What needs to be done:
Return exactly and only these lines: the first of the listing through the one containing "return (POLE_RADIUS if".

Scripts that build objects:
· · ·
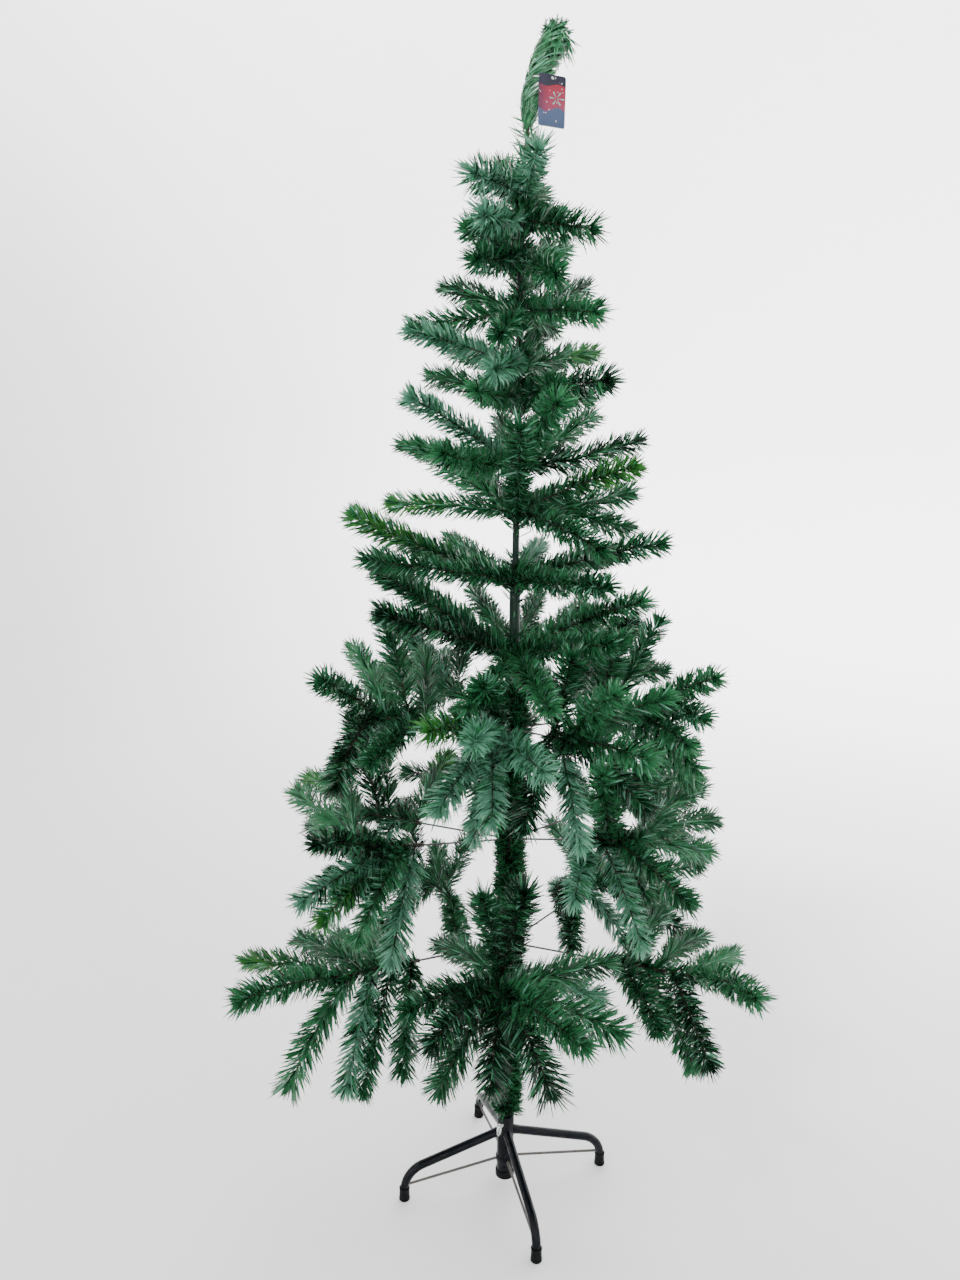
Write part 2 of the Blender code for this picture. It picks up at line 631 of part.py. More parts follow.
def ring_bore(rows):
    """Inner radius of a whorl's ring, which clears the pole that it is bound on."""
    return (POLE_RADIUS if rows[-1][0] < POLE_JOINT else UPPER_RADIUS) + GAP


def plan_whorl(name, rows, space):
    """Tips whose roots lie in the wall of the ring round the pole."""
    root_radius = ring_bore(rows) + RING_WALL - ROOT_INSET
    planned = []
    for height, length, headings in rows:
        roots = [round_the_pole(azimuth, root_radius, height) for azimuth, rise in headings]
        planned += plan_tips(name, roots, headings, length, WHORL_BOW, space, len(planned))
    return planned


def whorl(name, rows, planned, home, space):
    """Tips bound straight on the pole: a ring round it holds their roots."""
    low, high = rows[0][0] - RING_HALF_HEIGHT, rows[-1][0] + RING_HALF_HEIGHT
    inner = ring_bore(rows)
    outer = inner + RING_WALL
    ring = turned(name, ((outer, high), (outer, low), (inner, low), (inner, high)), POLE_STEPS,
                  home, NEEDLE_GREEN, closed=True)
    pieces = collection("pieces")
    grow_tips(name, planned, space, pieces)
    bpy.context.view_layer.update()
    fuse(ring, pieces)


def strand(home, space):
    """The tinsel strand wound round the lower pole: a three-sided core with needles."""
    heights, azimuths = zip(*STRAND_KNOTS)
    turns = np.radians(azimuths)
    radius = COLLAR_RADIUS + GAP + STRAND_RADIUS
    fine = np.linspace(heights[0], heights[-1], STRAND_FINE)
    angle = np.interp(fine, heights, turns)
    travel = np.cumsum(np.hypot(np.gradient(angle) * radius, np.gradient(fine)))
    count = int(travel[-1] / (2 * math.pi * radius / STRAND_SIDES)) + 1
    stops = np.linspace(0, travel[-1], count)
    angle = np.interp(stops, travel, angle)
    level = np.interp(stops, travel, fine)
    line = np.column_stack((radius * np.cos(angle), radius * np.sin(angle), level))
    space.take("tinsel_strand", line, STRAND_RADIUS)
    made = needled_core("tinsel_strand", line, np.full(count, STRAND_RADIUS),
                        (STRAND_NEEDLE_OUT, STRAND_NEEDLE_UP), STRAND_NEEDLE_UP, space,
                        "tinsel_strand", 0, home, 0.0)
    made.data.materials.append(material("tinsel_strand", *NEEDLE_GREEN))


def leader_samples():
    """Points close together along the leader's stem."""
    route = np.array([(aside, 0.0, height) for aside, height in LEADER_ROUTE])
    fine = np.linspace(0, len(route) - 1, LEADER_STEPS)
    return np.column_stack([np.interp(fine, np.arange(len(route)), axis) for axis in route.T])


def leader(home, space):
    """The top shoot, which stands on the pole and leans over at its folded tip."""
    route = np.array([(aside, 0.0, height) for aside, height in LEADER_ROUTE])
    radii = np.full(len(route), LEADER_CORE)
    radii[0] = UPPER_RADIUS - GAP
    radii[-1] = CORE_TIP_RADIUS
    made = needled_core("leader", route, radii, (LEADER_NEEDLE_OUT, LEADER_NEEDLE_FORWARD),
                        LEADER_NEEDLE_FORWARD, space, "leader", 0, home, 0.0)
    made.data.materials.append(material("leader", *NEEDLE_GREEN))


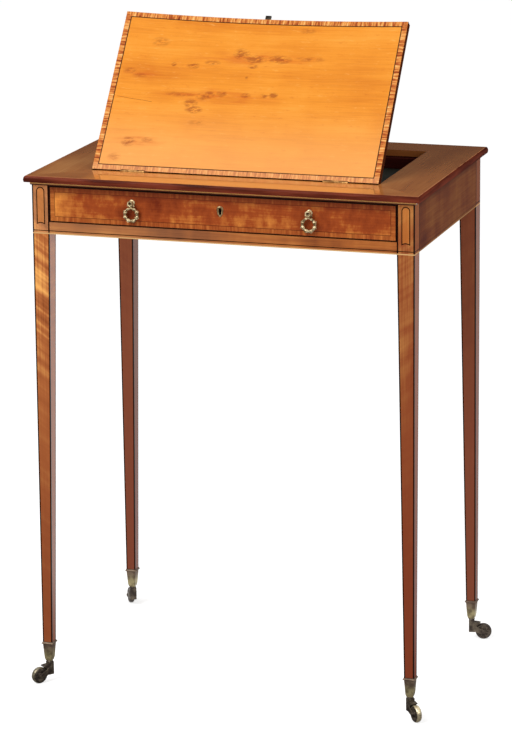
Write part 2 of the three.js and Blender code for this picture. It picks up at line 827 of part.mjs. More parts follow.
· · ·
Solution for this exercise:
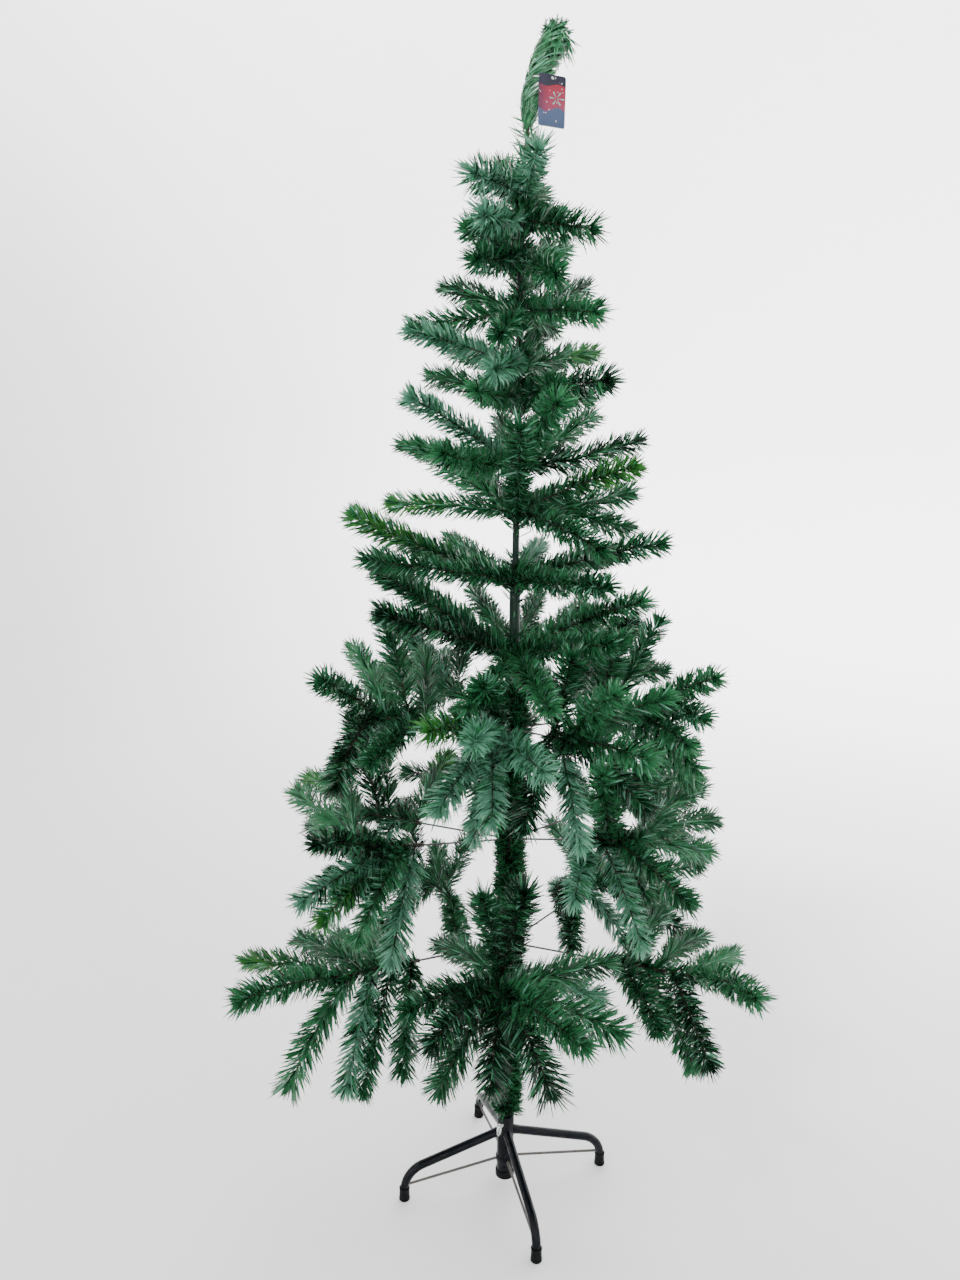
Write part 2 of the Blender code for this picture. It picks up at line 631 of part.py. More parts follow.
def ring_bore(rows):
    """Inner radius of a whorl's ring, which clears the pole that it is bound on."""
    return (POLE_RADIUS if rows[-1][0] < POLE_JOINT else UPPER_RADIUS) + GAP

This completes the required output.